Remarkably, even though almost every aspect of leadership has been scrutinized in recent years, rigorous evidence on these crucial points is scant. To find out more—about the capabilities that are now in demand, how those have changed over time, and what adjustments companies are making to their process for selecting candidates—we recently analyzed data from Russell Reynolds Associates, one of the world’s premier executive-search firms. Russell Reynolds and its competitors play an essential role in managerial labor markets: 80% to 90% of the Fortune 250 and FTSE 100 companies use the services of such firms when making a succession decision that involves a choice among candidates. (Disclosure: Russell Reynolds has recently conducted executive searches for Harvard Business Publishing, which publishes Harvard Business Review.)
For our research, Russell Reynolds gave us unprecedented access to nearly 5,000 job descriptions that it had developed in collaboration with its clients from 2000 to 2017. The data was sufficient to study expectations not just for the CEO but also for four other key leaders in the C-suite: the chief financial officer, the chief information officer, the head of human resources, and the chief marketing officer. To our knowledge, researchers had never before analyzed such a comprehensive collection of senior-executive job descriptions. (For more about how we worked with the data, see the sidebar “About the Research.”)
Our study yielded a variety of insights. Chief among them is this: Over the past two decades, companies have significantly redefined the roles of C-suite executives. The traditional capabilities mentioned earlier—notably the management of financial and operational resources—remain highly relevant. But when companies today search for top leaders, especially new CEOs, they attribute less importance to those capabilities than they used to and instead prioritize one qualification above all others: strong social skills.
When we refer to “social skills,” we mean certain specific capabilities, including a high level of self-awareness, the ability to listen and communicate well, a facility for working with different types of people and groups, and what psychologists call “theory of mind”—the capacity to infer how others are thinking and feeling. The magnitude of the shift in recent years toward these capabilities is most significant for CEOs but also pronounced for the four other C-suite roles we studied.
Our analysis revealed that social skills are particularly important in settings where productivity hinges on effective communication, as it invariably does in the large, complex, and skill-intensive enterprises that employ executive search firms. In such organizations, CEOs and other senior leaders can’t limit themselves to performing routine operational tasks. They also have to spend a significant amount of time interacting with others and enabling coordination—by communicating information, facilitating the exchange of ideas, building and overseeing teams, and identifying and solving problems.

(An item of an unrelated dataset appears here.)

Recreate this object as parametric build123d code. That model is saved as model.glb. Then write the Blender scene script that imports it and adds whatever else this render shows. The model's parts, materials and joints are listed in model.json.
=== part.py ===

Intriguingly, the evolution of skills requirements in the C-suite parallels developments in the workforce as a whole. At all employment levels today, more and more jobs require highly developed social skills. Harvard’s David Deming, among others, has demonstrated that such jobs have grown at a faster rate than the labor market as a whole—and that compensation for them is growing faster than average.
Why is this shift toward social skills taking place? And what implications does it have for executive development, CEO succession planning, and the organization of the C-suite? This article offers some preliminary thoughts.
The Chief Reasons for Change
We’ve identified two main drivers of the growing demand for social skills.
Firm size and complexity.
The focus on social skills is especially evident in large firms. Additionally, among firms of similar size, the demand for social skills is greater at publicly listed multinational enterprises and those that are involved in mergers and acquisitions. These patterns are consistent with the view that in larger and more complex organizations, top managers are increasingly expected to coordinate disparate and specialized knowledge, match the organization’s problems with people who can solve them, and effectively orchestrate internal communication. For all those tasks, it helps to be able to interact well with others.
But the importance of social skills in large companies arises from more than just the complexity of operations there. It also reflects the web of critical relationships that leaders at such firms must cultivate and maintain with outside constituencies.
Social skills are particularly important in settings where productivity hinges on effective communication, as it invariably does in large, complex, and skill-intensive enterprises.
The diversity and number of those relationships can be daunting. Executives at public companies have to worry not only about product markets but also about capital markets. They need to brief analysts, woo asset managers, and address the business press. They must respond to various kinds of regulators across multiple jurisdictions. They’re expected to communicate well with key customers and suppliers. During mergers and acquisitions, they have to attend carefully to constituents who are important to closing the transaction and supporting the post-merger integration. Highly developed social skills are critical to success in all those arenas.
Information-processing technologies.
“The more we automate information-handling,” the management guru Peter Drucker wrote several decades ago, “the more we will have to create opportunities for effective communication.” That has turned out to be prescient: Companies that rely significantly on information-processing technologies today also tend to be those that need leaders with especially strong social skills.
Here’s why. Increasingly, in every part of the organization, when companies automate routine tasks, their competitiveness hinges on capabilities that computer systems simply don’t have—things such as judgment, creativity, and perception. In technologically intensive firms, where automation is widespread, leaders have to align a heterogeneous workforce, respond to unexpected events, and manage conflict in the decision-making process, all of which are best done by managers with strong social skills.